The aggrieved employees have contended with some justification that local officiating promotions within a Circle have resulted in their being deprived of a chance to officiate in the higher post. If such chance of officiation arises in a different Circle. They have submitted that since there is an All India seniority for regular promotion. this All Indian seniority must prevail even while making local officiating appointments within any Circle. The question is basically of administrative exigency and the difficulty that the administration may face if even short-term vacancies have to be filled on the basis of All India seniority by calling a person who may be stationed in a different Circle in a region remote from the region where the vacancy arises, and that too for a short duration.

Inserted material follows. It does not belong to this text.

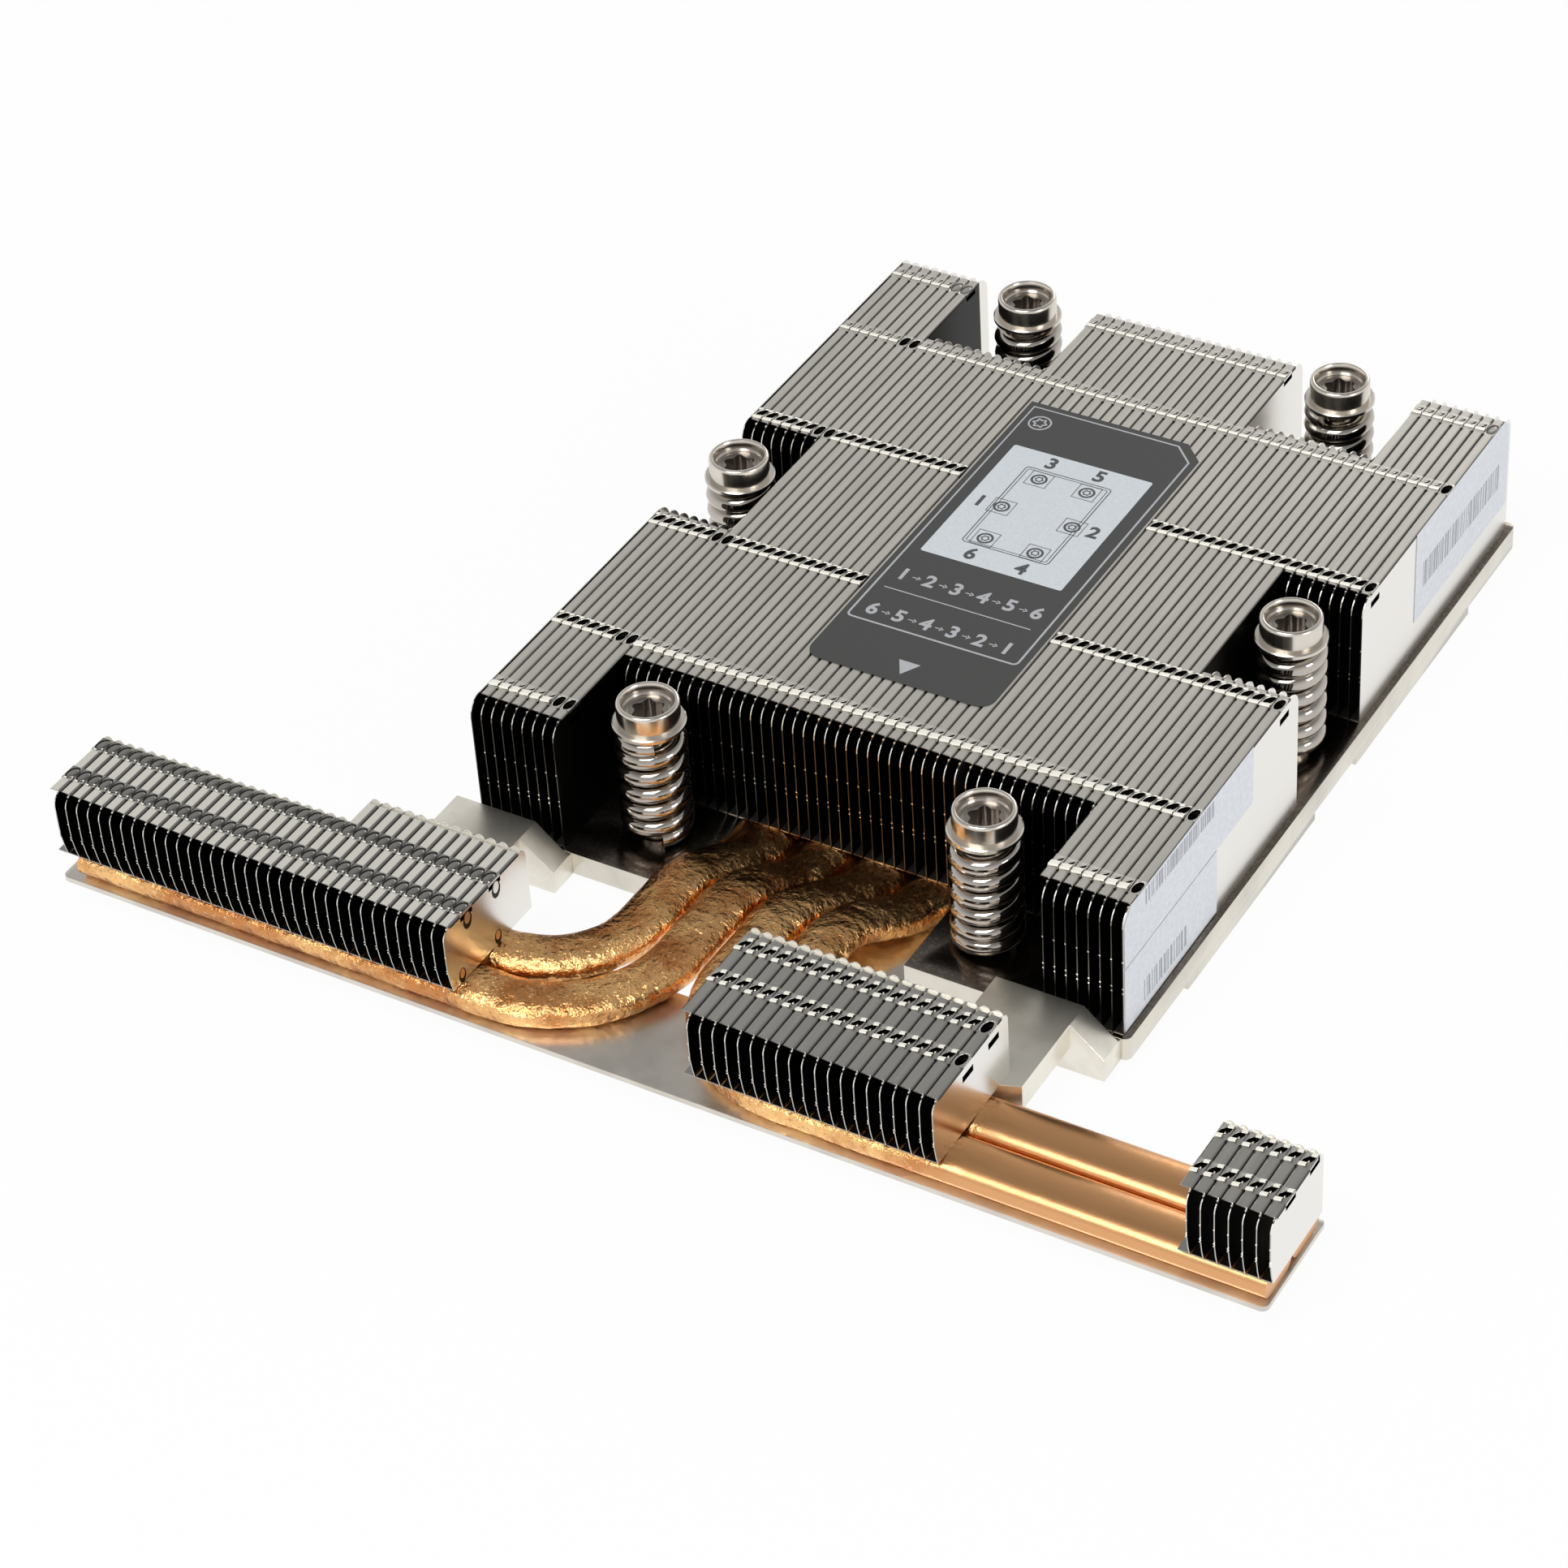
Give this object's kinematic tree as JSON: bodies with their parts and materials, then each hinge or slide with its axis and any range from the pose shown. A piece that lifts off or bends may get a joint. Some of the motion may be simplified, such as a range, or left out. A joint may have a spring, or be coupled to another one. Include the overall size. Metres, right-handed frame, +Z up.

This is essentially a matter of administrative policy. But the only justification for local promotions is their short duration. If such vacancy is of a long duration there is no administrative reason for not following the all India seniority. Most of the grievances of the employees will be met if proper norms are laid down for making local officiating promotions. One thing, however, is clear, Neither the seniority nor the regular promotion of these employees is affected by such officiating local arrangement. The employees who have not officiated in the higher post earlier, however, will not get the benefit of the Proviso to Fundamental Rule 22.

The employees in question are, therefore, not entitled to have their pay stepped up under the said Government Order because the difference in the pay drawn by them and the higher pay drawn by their juniors is not as a result of any anomaly: nor is it a result of the application of Fundamental Rule 22(I)(a)(1).

The appeals are, therefore, allowed and the impugned orders of different Benches of the Central Administrative Tribunal which have held to the contrary are set aside.

There will, however, be no order as to costs.